B.K. (garibou) : Je mendie parce que les presciptions de l'école coranique m'y obligent. Sinon j'ai une famille riche.
Z.E. (aveugle) : Mon état physique ne me permet pas de travailler. Ma famille me rejette parce que je suis improductif. Résultat, je me fais tous les jours conduire par un petit enfant aux abords des marchés, espérant quelques francs des personnes de bonne volonté.
R.J. (handicapé physique) : Ma condition physique ne me permet plus de gagner ma vie à la sueur de mon front. Que me reste-t-il à faire sinon mendier. Mais c'est tellement humiliant que si mon accident ne m'avait pas handicapé des jambes, je n'aurais jamais pensé à ça. Alors que les gens nous comprennent car n'importe qui est un mendiant en puissance.

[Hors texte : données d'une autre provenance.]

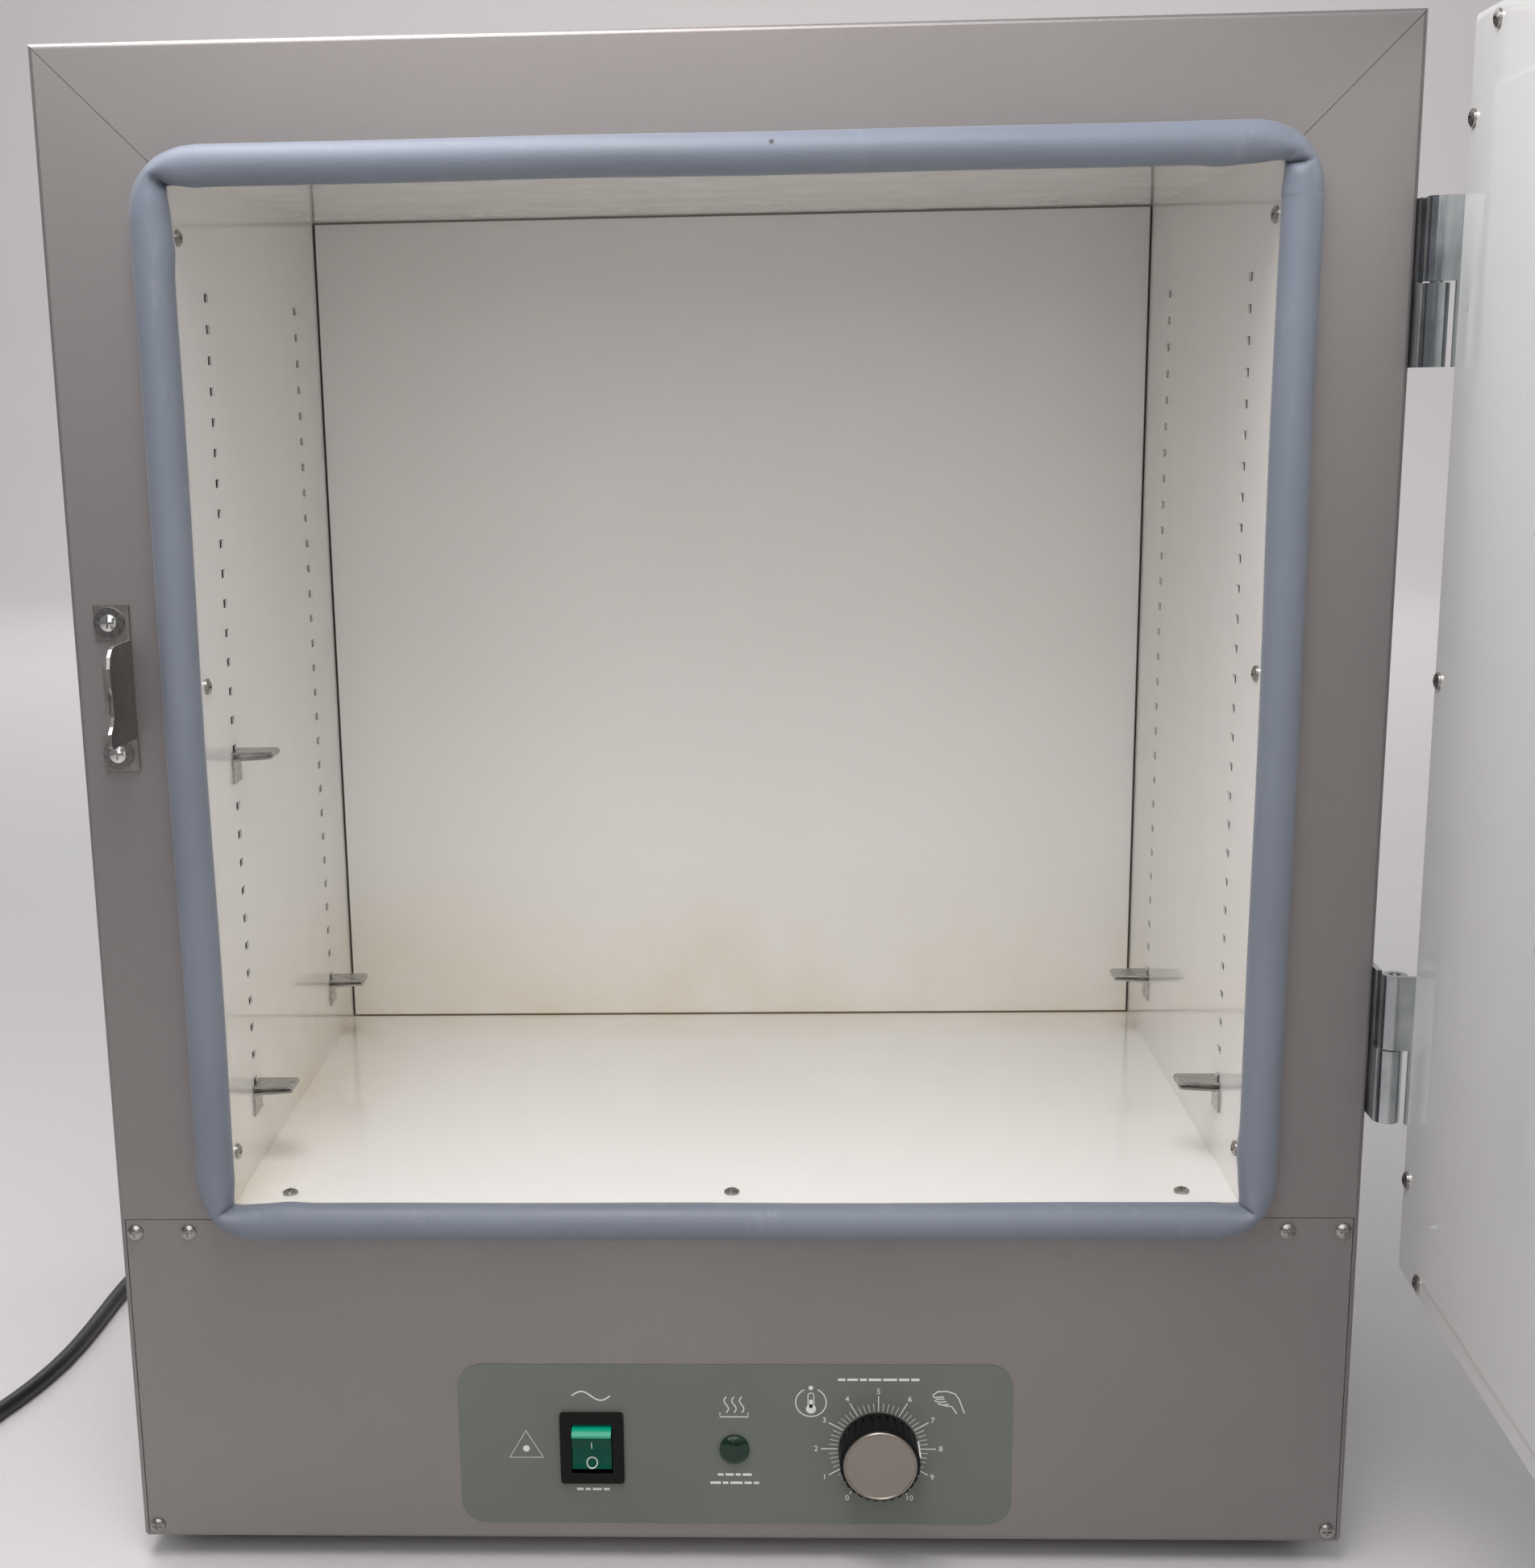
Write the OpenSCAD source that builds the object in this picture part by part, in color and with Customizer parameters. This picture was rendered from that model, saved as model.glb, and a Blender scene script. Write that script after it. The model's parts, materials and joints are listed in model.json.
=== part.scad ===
// Bench-top laboratory incubator with a glazed-white enamel chamber and a side-hinged door.
// Origin: on the floor under the middle of the casing. +Z up, -Y towards the user, +X right.
// Every module works from the front plane of the casing, y = 0, and at_front() moves it home.

/* [Casing] */
// Width of the casing
case_w = 534; // [420:1:640]
// Depth of the casing
case_d = 350; // [320:1:450]
// Height of the casing, without its feet
case_h = 634; // [560:1:760]
// Thickness of the casing's sheet steel
sheet = 1.2; // [0.8:0.1:2]
// Outer radius of the casing's bends
bend_r = 2; // [1.5:0.1:4]
// Height of the rubber feet
foot_h = 10.5; // [8:0.5:25]

/* [Chamber] */
// Clear width inside
chamber_w = 432; // [300:1:500]
// Clear height inside
chamber_h = 428; // [300:1:500]
// Clear depth inside
chamber_d = 290; // [250:1:400]
// Height of the chamber's floor above the casing's bottom edge
chamber_z = 158; // [150:1:200]
// Pitch of the shelf slots
slot_pitch = 12.7; // [10:0.1:25]
// Number of slots in each column
slot_count = 28; // [10:1:28]

/* [Door] */
// Angle at which the door stands open
door_open = 88; // [0:1:170]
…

P.K. (lépreux) : Se prosterner à tout passant n'est pas chose aisée. Mais hélas je n'ai pas le choix sinon je vais mourir de faim.
C.J. (vieille femme) : Que faire !
La rareté des pluies a contraint mes enfants à gagner la ville. Je n'ai plus personne pour m'aider, alors je suis obligé de tendre la main aux passants.
M.S. (un garçon) : J'ai 20 ans et je ne travaille pas. Alors je ne pense que m'adonner pour le moment à la mendicité. Ce n'est pas facile parce que les gens ne sont pas toujours compréhensifs.
H.A. : Si la société n'était pas faite d'injustice, je ne serai pas là, aujourd'hui à mendier. Je pense qu'avec la révolution ça ira mieux.